Was Augusta "fooled" by her own ideas? I suppose you could say so. She would have had the same problems with confirmation bias that any later student of socionics would have, alleviated by the process of discussing ideas and hypotheses with a group of associates. They noticed some fascinating new patterns, broke new ground, and made some mistakes that are easier to recognize decades later.
Watering down socionics
If socionists were forced to type everyone and, particularly, to examine every single relationship among these people, and then to describe types and intertype relations using a strictly statistical method, I am certain that we would see a drastic watering-down of both type and relation descriptions. Socionics would lose its "teeth."
However, the more watered-down one's views on a subject are, the less motivated one is to propogate one's views. This is why the people who have built up the experience to help water down socionics usually can't be bothered to do so. I personally view this as my duty to society, but my motivation is much weaker than it was to promulgate classical socionics, which engaged my need for recognition, connection with others, and mental discovery. Now, the inspiration is just not there. There's no "vision" to be found by picking apart someone else's somewhat erroneous theory to a dwindling and disinterested audience. In fact, the main reason I am writing this post is probably to avoid doing my taxes.

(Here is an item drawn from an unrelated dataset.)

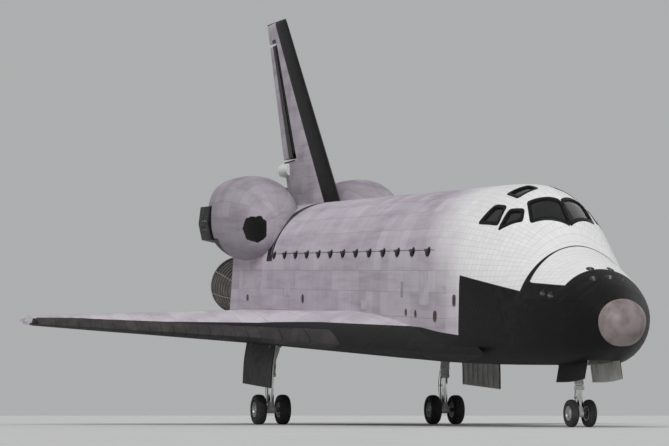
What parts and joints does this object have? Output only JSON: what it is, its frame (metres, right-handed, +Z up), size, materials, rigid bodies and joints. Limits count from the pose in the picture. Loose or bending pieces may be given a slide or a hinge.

From a kind of esoteric psychology perspective, it may be good to keep socionics classical, albeit full of illusions. People come through the system, receive rigorous training that excites them and fills them with energy, and they move on to do other things. But it's already too late; socionics is dying a long, slow death. Successive generations of socionists are less and less inspired and inspiring, career momentum and entropy are taking over, and there is just too much new and exciting information on personality and human interaction coming from research that takes a fundamentally different (empirical) approach than socionics.